Eggs are a symbol of new life and fertility, and Easter is a time of religious rebirth and resurrection. The day before Lent begins, people use up eggs on Shrove Tuesday by making pancakes. This was traditionally the last bit of egg or dairy consumed until Easter.

It’s not just Christians that celebrate the egg as a sign of rebirth – Iranians and others decorate them on the Iranian New Year, which is called Nowruz. Many other countries paint eggs, including the USA, which also holds the Easter Egg Roll at the White House every year.

(Topham Picturepoint/Press Association Images)

Painting eggs

It is said that the colouring of eggs is related to a religious legend: that Mary Magdala brought cooked eggs to share with women at the tomb of the Christ and when she saw the Lord the eggs turned bright red. These days, people paint eggs many different colours, with elaborate designs and textures added.

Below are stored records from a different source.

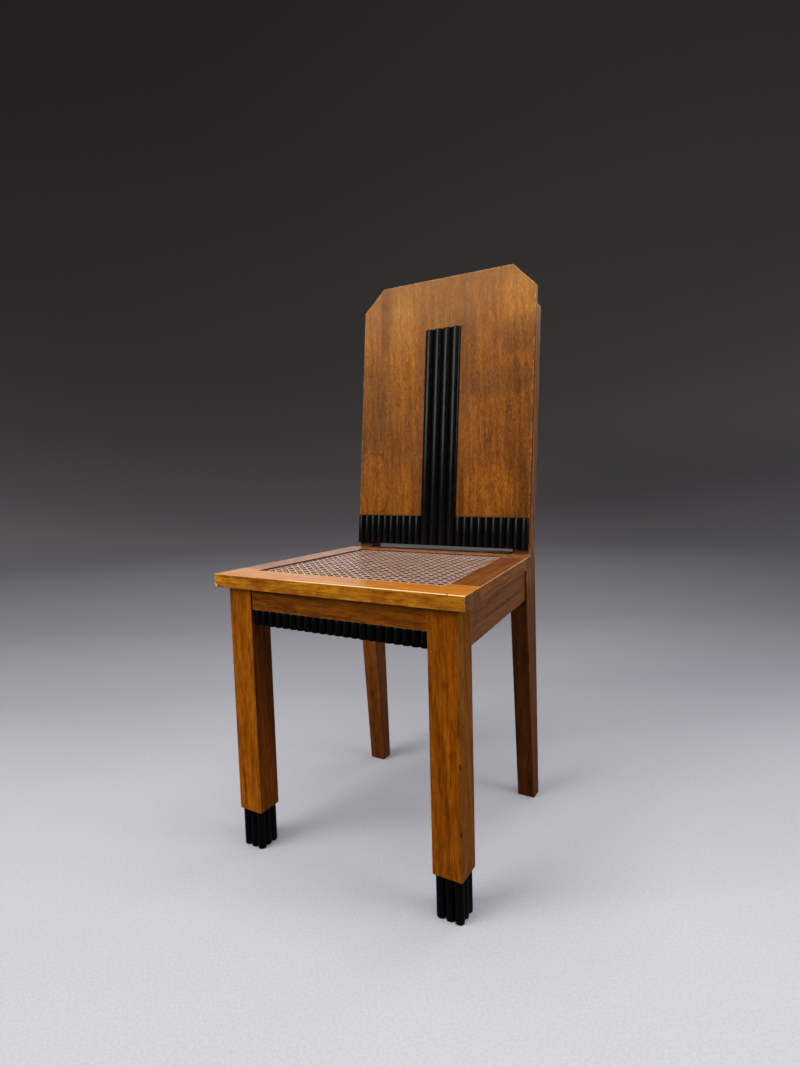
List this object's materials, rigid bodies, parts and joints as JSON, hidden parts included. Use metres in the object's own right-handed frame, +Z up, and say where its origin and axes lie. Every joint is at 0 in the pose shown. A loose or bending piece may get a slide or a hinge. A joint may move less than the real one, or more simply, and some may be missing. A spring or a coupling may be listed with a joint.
{
  "type": "dining chair",
  "caption": "Side chair with a raked panel back, dark half-round reeding, square front legs on lobed feet and a woven cane seat in a wooden frame.",
  "frame": {"origin": "on the floor, at the centre of the chair's overall box", "axes": "+Z up, -Y towards the front edge of the seat, +X towards the sitter's left when seated"},
  "size_m": [0.444, 0.4614, 0.997],
  "materials": {
    "leg_wood": "satin lacquer over straight-grained golden brown hardwood",
    "frame_wood": "satin lacquer over golden brown hardwood, worn pale along the top edges",
    "panel_veneer": "satin lacquer over figured veneer with upright grain",
    "ebonised_wood": "satin black ebonised hardwood",
    "cane": "glossy reddish brown woven cane",
    "block_wood": "bare beech",
    "screw_steel": "plain steel"
  },
  "bodies": {
    "root": {"front_leg_left": "leg_wood", "front_leg_right": "leg_wood", "front_foot_left": "ebonised_wood", "front_foot_right": "ebonised_wood", "rear_leg_left": "leg_wood", "rear_leg_right": "leg_wood", "front_apron": "frame_wood", "side_apron_left": "frame_wood", "side_apron_right": "frame_wood", "rear_apron": "frame_wood", "apron_reeding": "ebonised_wood", "seat_front_rail": "frame_wood", "seat_rear_rail": "frame_wood", "seat_side_rail_left": "frame_wood", "seat_side_rail_right": "frame_wood", "cane_panel": "cane", "cane_spline": "cane", "back_panel": "panel_veneer", "back_reeding_centre": "ebonised_wood", "back_reeding_left": "ebonised_wood", "back_reeding_right": "ebonised_wood", "corner_block_front_left": "block_wood", "corner_block_front_right": "block_wood", "corner_block_rear_left": "block_wood", "corner_block_rear_right": "block_wood", "apron_dowels": "block_wood", "frame_dowels": "block_wood", "foot_dowels": "block_wood", "block_screws": "screw_steel", "seat_screws": "screw_steel", "panel_screws": "screw_steel"}
  },
  "joints": []
}
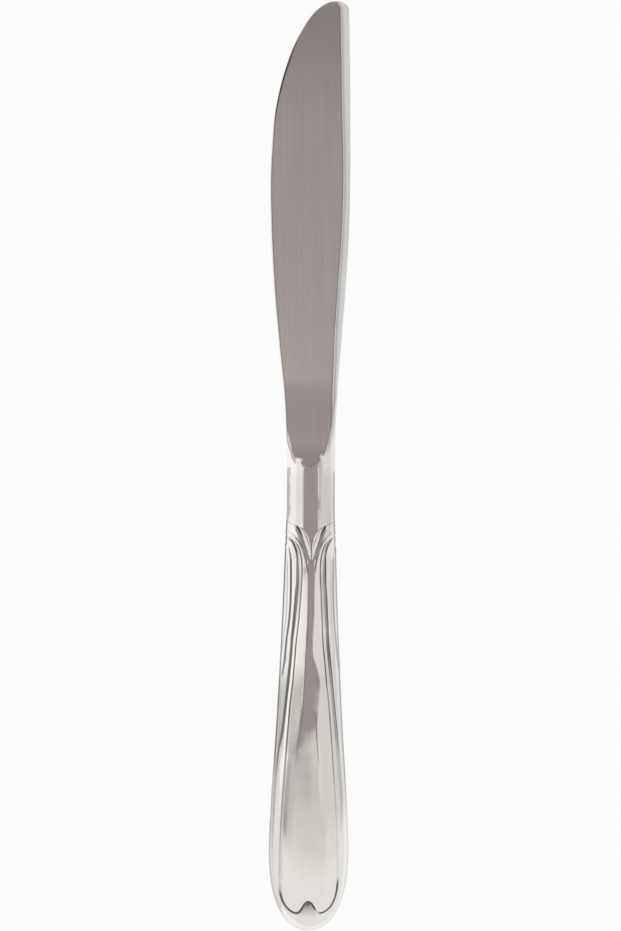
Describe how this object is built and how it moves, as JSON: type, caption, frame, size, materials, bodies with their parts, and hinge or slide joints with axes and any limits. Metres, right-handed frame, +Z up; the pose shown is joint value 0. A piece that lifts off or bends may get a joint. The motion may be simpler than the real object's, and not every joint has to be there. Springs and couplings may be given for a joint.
{
  "type": "table knife",
  "caption": "Table knife: a round-tipped satin steel blade with a polished spine and bolster, in a hollow handle with raised threads and a lobed panel.",
  "frame": {"origin": "on the surface that the knife lies on, under the middle of its bounding box", "axes": "+Y along the knife from the butt to the blade's tip, +X towards the blade's spine, -X towards its cutting edge, +Z up, square to the blade's faces"},
  "size_m": [0.0206, 0.23, 0.0104],
  "materials": {
    "blade_steel": "satin, ground along the blade, with a polished spine, edge and bolster",
    "handle_steel": "mirror polished stainless steel",
    "braze": "as flowed, inside the handle",
    "cement": "rough cast filler, inside the handle"
  },
  "bodies": {
    "root": {"blade": "blade_steel", "front_shell": "handle_steel", "back_shell": "handle_steel", "seam_braze": "braze", "tang_cement": "cement"}
  },
  "joints": []
}
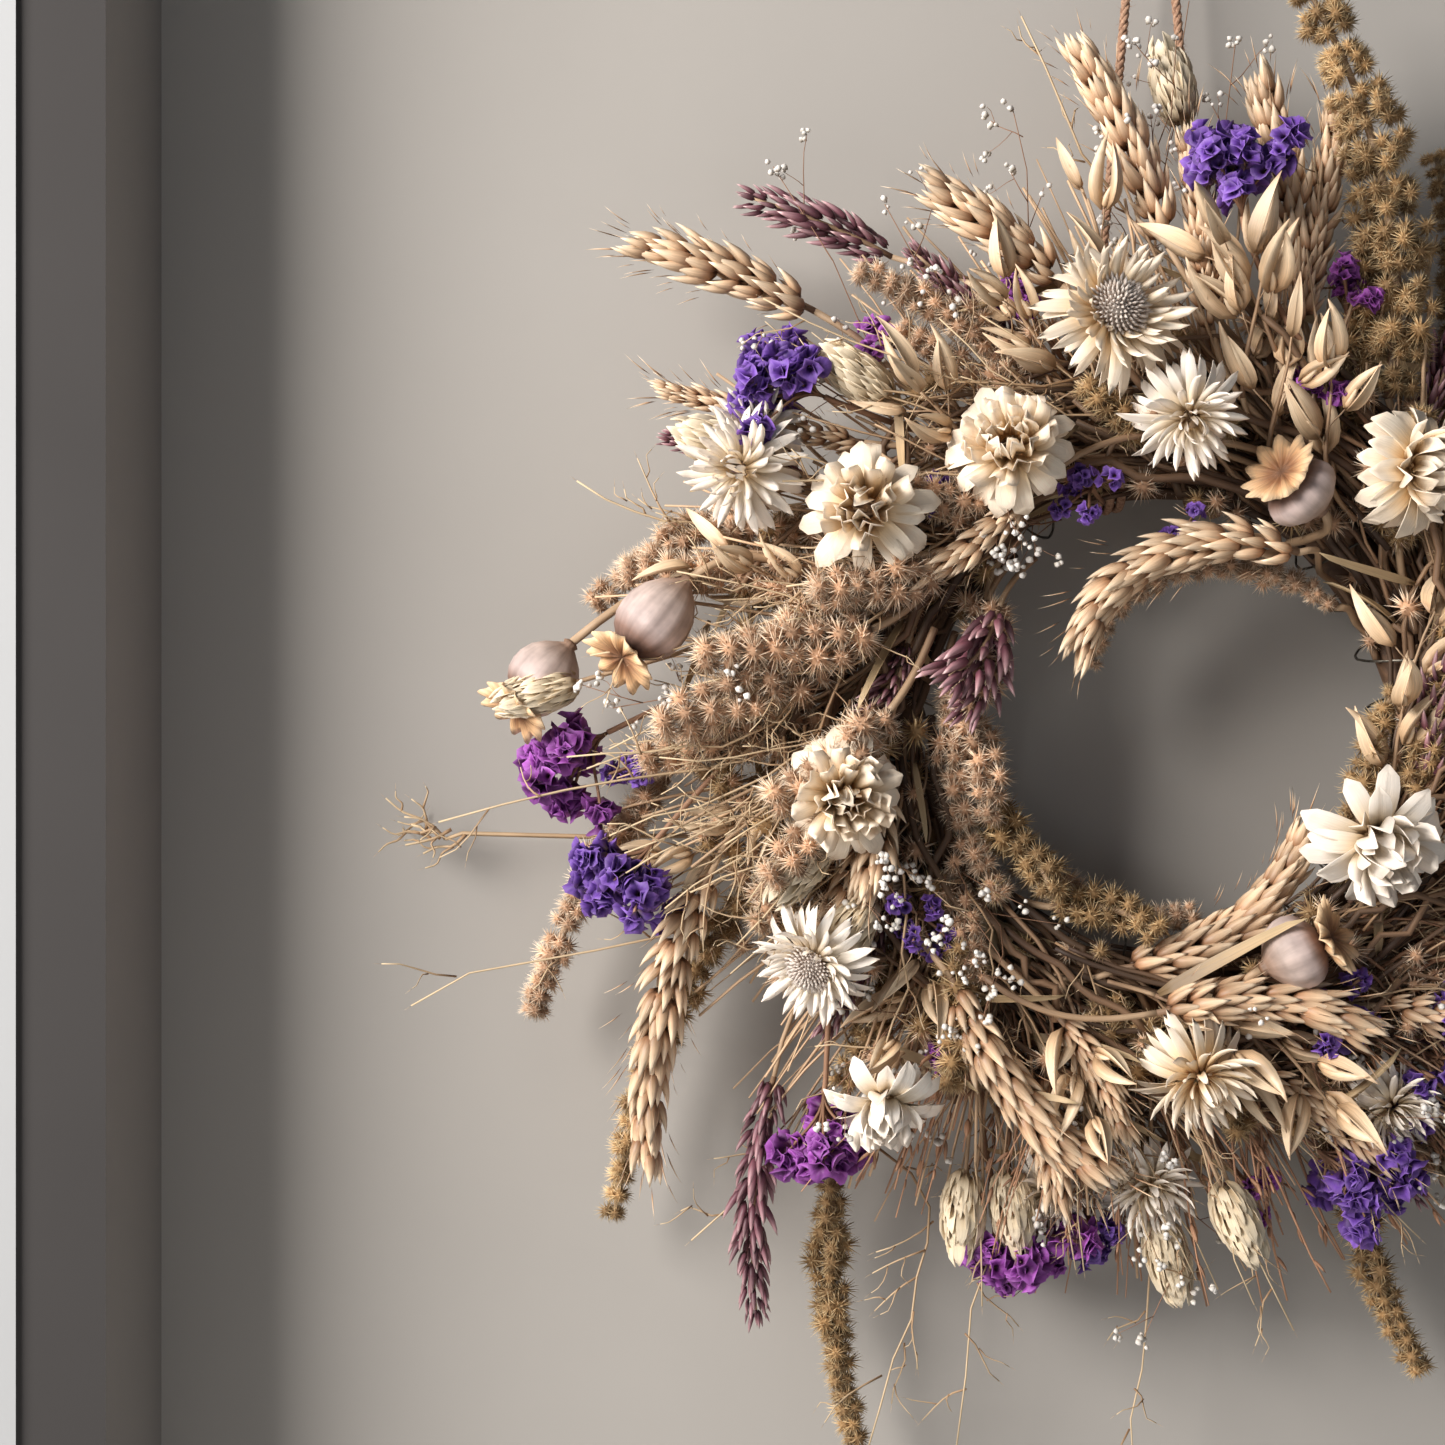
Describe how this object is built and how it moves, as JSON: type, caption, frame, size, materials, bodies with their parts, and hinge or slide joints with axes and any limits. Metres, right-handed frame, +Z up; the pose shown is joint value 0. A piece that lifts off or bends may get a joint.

(AP Photo/Markus Schreiber)

Chocolate

Now that we have some idea of the history of the Easter egg, how did chocolate come into it? Well, those of us who love chocolate know that adding chocolate to any feast will make it that bit more special. In 19th century France and Germany, people began a tradition of giving gifts of chocolate Easter eggs.

John Cadbury produced its first chocolate easter egg with French eating chocolate in 1842, and in 1875 the first Cadbury eggs were made and sold. The first eggs were plain and filled with sugared almonds, and decorations included chocolate piping and marzipan flowers. Milk chocolate was launched in 1905 and today milk chocolate Easter eggs are the most popular.